One of the common transfer pricing challenges lies in dual audits as tax authorities in both countries independently scrutinise the same transactions, often applying different interpretations. Moreover, foreign exchange fluctuations can impact profit margins and comparability analyses, especially when local subsidiaries are compensated on a cost-plus basis.
To avoid these challenges, businesses increasingly turn to software-led TP automation. Platforms like Commenda provide dynamic templates aligned with Indian and Dutch standards, automate documentation workflows, and ensure timely updates as local laws evolve, reducing the risk of audits, penalties, and reputational harm.
Common India–Netherlands Intercompany Structures and TP Methods
The India to Netherlands transfer pricing agreement plays a crucial role in managing the intercompany agreement between India and the Netherlands.
Multinational groups frequently use the following intercompany models between Indian and Dutch entities:
1. Captive R&D Centres in India
- Structure: Indian subsidiary provides contract R&D services to a Dutch parent or affiliate.
- Audit Risks: Tax authorities in India scrutinise the level of functional control and DEMPE functions; in the Netherlands, there’s an emphasis on substance and risk allocation. Disputes often arise over cost-based inclusion and markup justification.
- Documentation Struggles: Firms often fail to demonstrate the Indian entity’s limited risk profile, leading to recharacterisation.
2. Indian Back-office Support for Dutch Entities
- Structure: India provides IT-enabled services (ITeS), finance, HR, or logistics support.
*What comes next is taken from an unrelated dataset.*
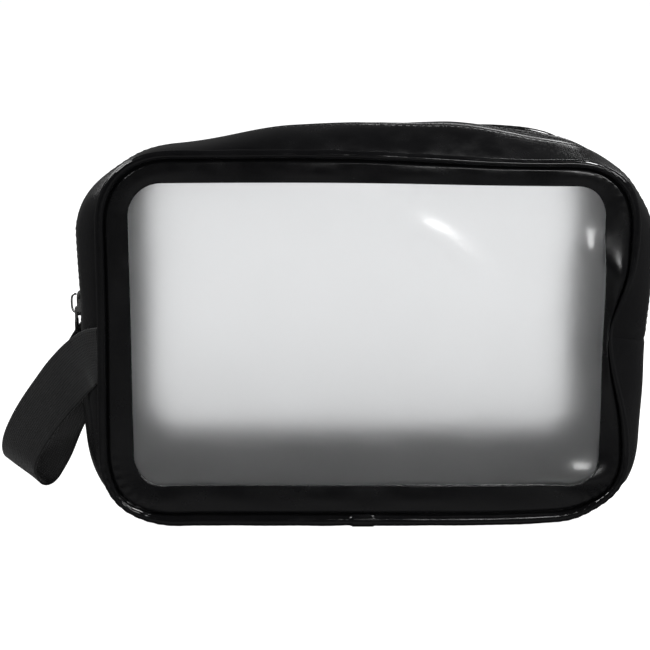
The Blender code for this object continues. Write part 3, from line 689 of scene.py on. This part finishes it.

- TP Method: Transactional Net Margin Method (TNMM) using operating margin on total cost.
- Audit Risks: Inconsistent margin benchmarks, incorrect segmental data, and misclassified comparables.
- Documentation Struggles: Lack of proper segmental accounts and insufficient FAR (Functions, Assets, Risks) analysis weaken audit defence.
3. Dutch Distributors of Indian Manufacturers
- Structure: Dutch affiliate operates as a limited-risk distributor for products manufactured in India.
- TP Method: Comparable Uncontrolled Price (CUP) or TNMM (gross margin basis).
- Audit Risks: Tax authorities in India question export pricing, while the Netherlands assesses whether sufficient entrepreneurial risk exists to justify residual profits. Also, beware of transfer pricing audit triggers.
- Documentation Struggles: CUP analyses often lack sufficient third-party comparables; TNMM suffers from European peer limitations.
Benchmarking Requirements Under Indian Transfer Pricing Law
India’s transfer pricing adjustments regime, governed by Sections 92 to 92F of the Income Tax Act and supported by Rules 10A to 10E, mandates robust documentation and benchmarking.
Below is a summary of India’s local TP regulations, including necessary filings, thresholds, preferred databases, and accepted benchmarking methods, which are part of the India transfer pricing documentation requirements:
Documentation and Filing Requirements
Local and Master File: Indian transfer pricing rules mandate a Local File when the value of international transactions crosses ₹10 crore. A Master File is required for multinational groups with consolidated revenues over ₹500 crore and international transactions above ₹50 crore.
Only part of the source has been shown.